As the higher planes (the domains of the gods) aren't given star status, there can be as many or as few as the DM wants. The dawn war pantheon doesn't line up with the traditional L/C N/G grid however.

Fey and Shadow are "adventurerable" variants on Positive/Negative planes, and echos of the Prime.

It was a pretty serious restructuring really.
Gawd I love the 4e Cosmology! Most of it feels like a proper mythology.

There's also the Underdark, that is not just caverns beneath the Earth but an almost demi-plane place where the Elemental STUFF of the planet slowly breaks down. If you keep going down you end up in the Elemental Chaos. Its where Torog, the King that Crawls, resides...
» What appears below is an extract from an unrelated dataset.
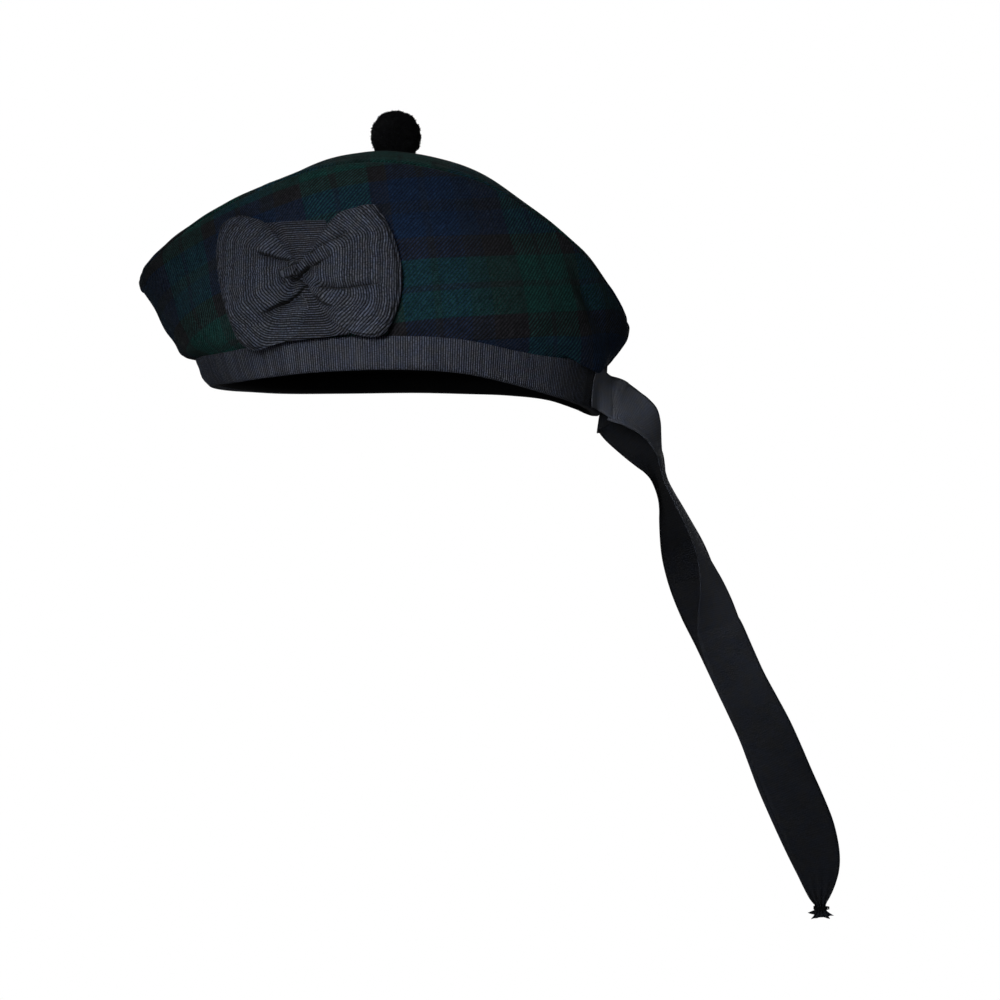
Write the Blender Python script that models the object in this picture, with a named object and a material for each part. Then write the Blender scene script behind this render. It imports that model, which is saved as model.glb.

In the days of creation before the Dawn War, Torog had a hated rival, a monstrous primordial named Gargash, who went into the Underdark to experiment with powers of torture and imprisonment. Torog entered the Underdark in order to destroy his nemesis at the moment before the Dawn War broke out between the gods and the primordials; Torog and Gargash were thus both left behind. They fought a violent battle in which Torog finally gained the upper hand. As Gargash felt his strength disappearing, he cursed Torog to never heal from his wounds and to never be able to leave the Underdark. After finding himself unable to leave without losing power after eons of trying, Torog carved himself a dominion within the Underdark and settled himself as the god of the Underdark and torture, inspired by his torturous attempts to leave for the surface with his permanently broken body.